While on the one hand, crude oil prices have fallen, easing the pressure from the fuel oil sector, demand for ethanol for other industrial uses has been steady.
The country currently has an ethanol manufacturing capacity of about 2,200 million liters a year, according to Indian Sugar Mills Association.
The chemical sector consumes around 650 million liters of this and the liquor industry another 750 million liters, leaving only about 800 million liters for blending with gasoline.
"Alcohol prices are on the higher side and (that) is distracting millers," said Sanjay Tapriya, finance director of Simbhaoli Sugar Mills Ltd., another big sugar producer.
Millers are getting 27 rupees to 28 rupees/litre of ethanol from alcohol producers, while price for the fuel industry is fixed at 21.50 rupees/litre.
"For the blending program to be successful, some pricing mechanism needs to be evolved wherein ethanol prices are set (based on) prevailing prices of related products such as sugar and crude oil," said Sridhar Chandrasekhar, head of CRISIL Research.
Indian oil marketing companies are currently required to blend 5% ethanol with regular gasoline sold in the market and the government has pushed back a target to raise this to 10%.

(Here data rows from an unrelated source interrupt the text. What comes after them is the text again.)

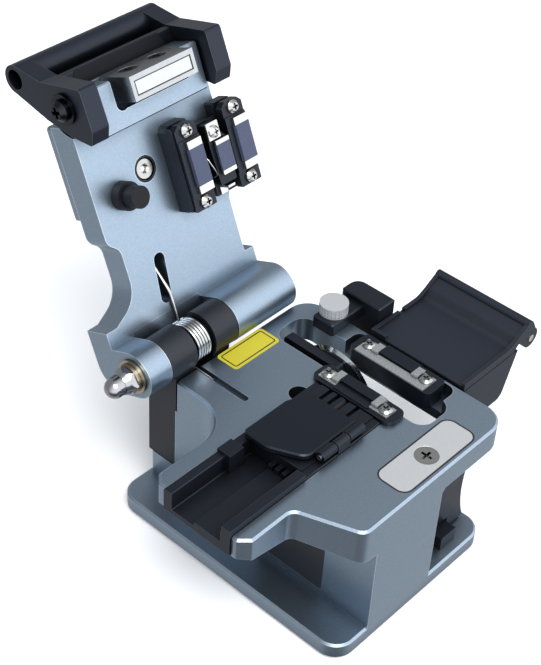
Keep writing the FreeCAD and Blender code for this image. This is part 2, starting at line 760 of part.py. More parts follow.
def lid_plate():
    """Lid arm in one piece: plate, two hinge barrels and the end block."""
    plate = slab(lid_outline(), LID_OUT, LID_UNDER)
    plate = plate.cut(box(KNUCKLE_L, KNUCKLE_R, -10, 6.2, LID_OUT - 1, LID_UNDER + 1))
    left = barrel_section(BARREL_L, KNUCKLE_L - 0.12)
    right = barrel_section(KNUCKLE_R + 0.12, BARREL_R_END)
    tie = box(KNUCKLE_L - 0.12, KNUCKLE_R + 0.12, 6.2, 9.0, LID_OUT, LID_UNDER)
    block = slab(
        [
            (LID_CX - BLOCK_HALF, BLOCK_START, 0.4),
            (LID_CX + BLOCK_HALF, BLOCK_START, 0.4),
            (LID_CX + BLOCK_HALF, LID_END, 0.6),
            (LID_CX - BLOCK_HALF, LID_END, 0.6),
        ],
        BLOCK_BACK,
        BLOCK_FACE,
    )
    block = broken(block, 0.3, BLOCK_FACE)
    lid = union(plate, left, right, tie, block)
    cuts = []
    for x0, x1 in ((LID_L - 1, LID_CX - BLOCK_HALF), (LID_CX + BLOCK_HALF, LID_R + 1)):
        cuts.append(rod("x", HUB_R + 0.9, (x0, PIVOT_U, PIVOT_W), x1 - x0))
        cuts.append(box(x0, x1, 52.0, LID_END + 1, LID_OUT - 1, 1))
    cuts.append(rod("x", SHAFT_R + RUN, (BARREL_L - 1, 0, 0), BARREL_R_END - BARREL_L + 2))
    cuts.append(rod("x", SHAFT_R + 1.4, (SHAFT_END - 0.1, 0, 0), 4))
    recess = union(
        box(MAGNET_X - MAGNET_L / 2 - 2.2, MAGNET_X + MAGNET_L / 2 + SNUG, 53.4, LID_END + 1, RECESS_FLOOR, 1),
        box(MAGNET_X - MAGNET_L / 2 - SNUG, MAGNET_X + MAGNET_L / 2 + SNUG, 52.0, 54.0, RECESS_FLOOR, 1),
        rod("z", 1.6, (MAGNET_X - MAGNET_L / 2 - 0.6, 53.4, RECESS_FLOOR), 7),
    )
    cuts.append(recess)
    slot_plan = [(-7.6, SLOT_U0, 1.4), (-4.6, SLOT_U0, 1.4), (-3.3, SLOT_U1, 1.4), (-6.3, SLOT_U1, 1.4)]
    slot = slab(slot_plan, LID_OUT + 1.2, LID_UNDER + 1)
    cuts.append(slot)
    cuts.append(rod("z", 2.9, (HEX_X, HEX_U, LID_UNDER - 2.2), 4))
    cuts.append(rod("z", 1.3 + SNUG, (HEX_X, HEX_U, LID_UNDER - 5.5), 6))
    cuts.append(rod("z", 1.6 + SNUG, (BUMPER_X, BUMPER_U, LID_UNDER - 3.0 - SNUG), 5))
    for side in (-1, 1):
        face = LID_CX + side * BLOCK_HALF
        depth = BLOCK_HALF - HANDLE_SCREW_TIP + 0.4
        cuts.append(rod("x", 1.25 + SNUG, (min(face, face - side * depth), PIVOT_U, PIVOT_W), depth))
    return lid.cut(cuts)


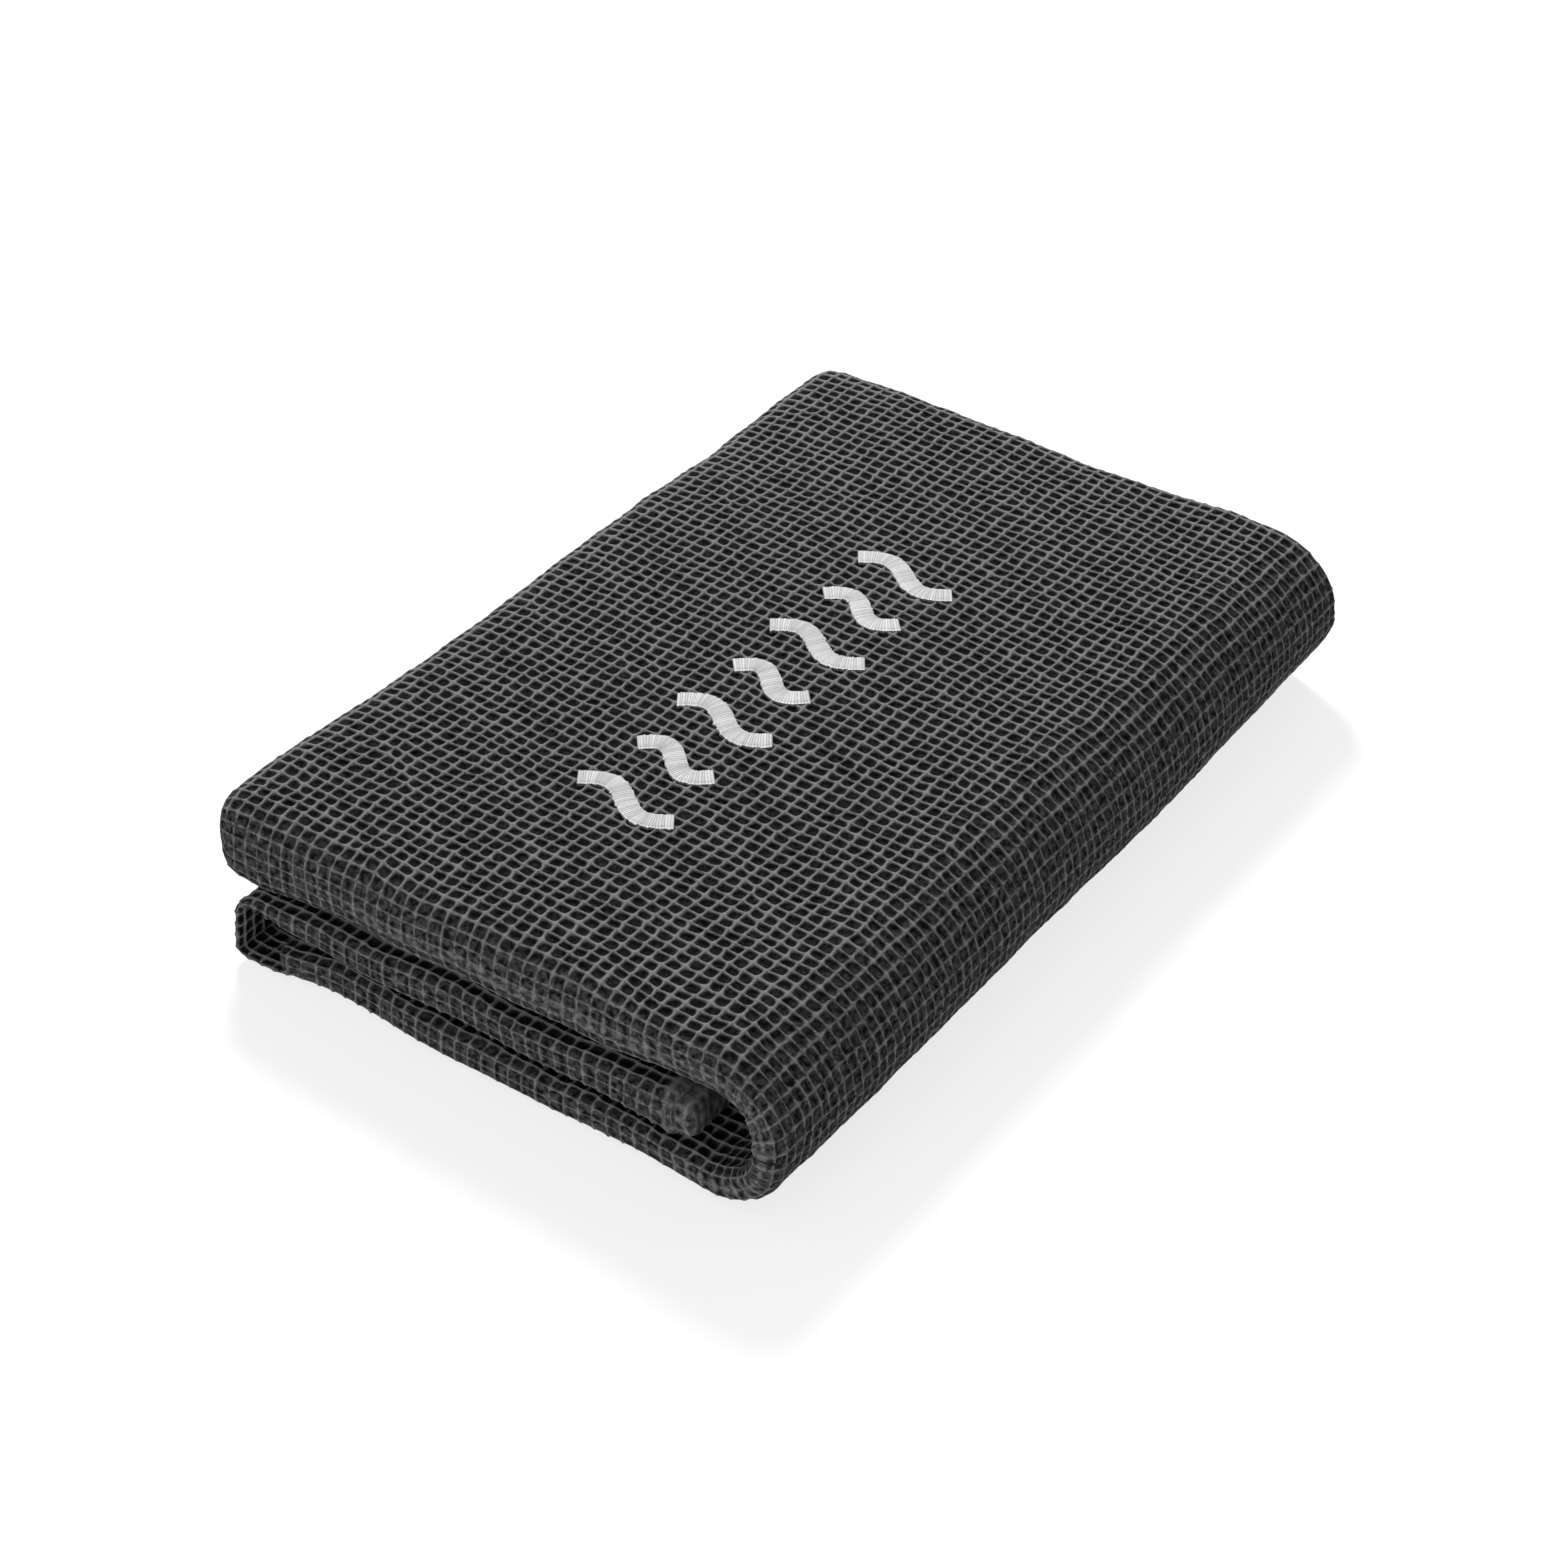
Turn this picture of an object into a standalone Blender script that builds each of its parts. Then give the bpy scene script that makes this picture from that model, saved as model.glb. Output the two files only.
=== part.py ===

The original plan that envisaged a minimum 10% blend by October 2008 was put on hold because of the sharp fall in crude oil prices that made it less urgent and because of technical concerns raised by the Society of Indian Automobile Manufacturers.
The industry body representing Indian automobile makers said vehicles with older engines may not be able to use fuel that has a 10% blend without making some modifications to the engine.
"The main problem is with two-wheelers as their owners may not be ready to spend money to make their vehicles ethanol-compatible," said K.K. Gandhi, executive director of SIAM.
Indian Oil Corp., one of the biggest oil marketing companies in the country, is currently conducting trials to assess the compatibility of present engines to a 10% ethanol blend. The results are expected by the middle of 2009.
The government's eventual plan - announced last year as part of a new biofuels policy - is to raise the blending level to 20% of total fuel usage by 2017.